Gysi präsentiert sich in solchen Runden als Macher, der Ängste nehmen will vor der Linkspartei. Zum Treffen vergangene Woche brachte er seinen Vize Dietmar Bartsch als stillen Beobachter mit, stellte ihn liebevoll als „Bartschi“ vor. Wichtig ist nach seiner Einschätzung die Einbindung von Sahra Wagenknecht vom linken Flügel – schon, um so auch Ex-Parteichef Oskar Lafontaine bei Laune zu halten. Vom Treffen bei der Denkfabrik wird Gysi mit dem Satz zitiert, „am Ende des Tages“ müssten Wagenknecht und Johannes Kahrs – Wortführer des konservativen Seeheimer Kreises der SPD - "miteinander können“. Also nicht nur reden.
Begleitet werden die Initiativen von dem Bemühen, existierende Gesprächskreise miteinander zu verknüpfen. Das betrifft neben der Denkfabrik unter anderem das Institut Solidarische Moderne um die frühere hessische SPD-Chefin Andrea Ypsilanti sowie die R2G-Gruppe junger Abgeordneter von SPD, Linken und Grünen, die es schon seit Jahren gibt. Aufgewertet werden soll das „Denkwerk Demokratie“, für das Ex-Juso-Chef Benjamin Mikfeld als Geschäftsführer tätig ist. Hier soll der Grüne Hofreiter in den Beirat. Im Vorstand wird bald neben der neuen SPD-Generalsekretärin Yasmin Fahimi der neue Politische Geschäftsführer der Grünen, Michael Kellner, sitzen. Auch die Parlamentsgeschäftsführer von SPD, Linken und Grünen trafen sich vergangene Woche zur Diskussion. Anders als erwartet hieß es anschließend, die außenpolitischen Positionen der Linkspartei würden keineswegs als Hauptkonflikt möglicher Koalitionen angesehen.
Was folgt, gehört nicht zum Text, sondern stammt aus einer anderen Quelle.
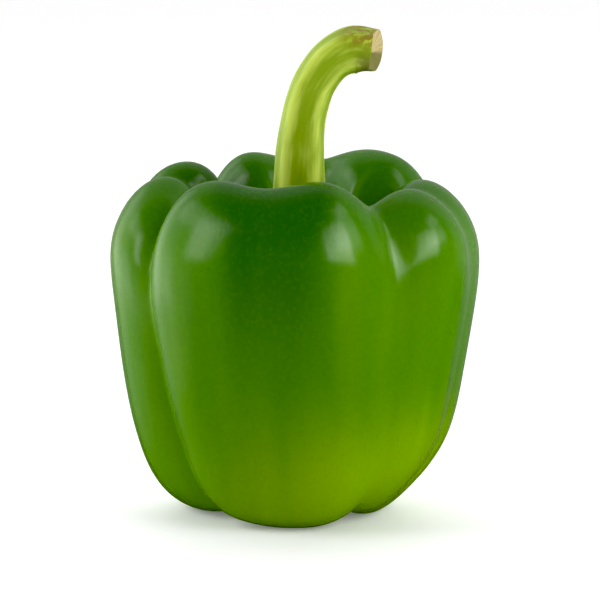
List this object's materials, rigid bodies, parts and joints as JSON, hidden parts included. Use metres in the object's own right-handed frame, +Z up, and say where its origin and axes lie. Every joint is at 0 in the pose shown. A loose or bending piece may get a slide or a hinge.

Die SPD-Linke Hilde Mattheis sagt: „Notwendig sind nicht Show-Veranstaltungen, sondern vertrauensbildende Maßnahmen.“ Sie hoffe, dass der Öffnungsbeschluss des Leipziger SPD-Bundesparteitages mit der rot-rot-grünen Option „nicht nur zur Ruhigstellung der Partei“ gemeint war.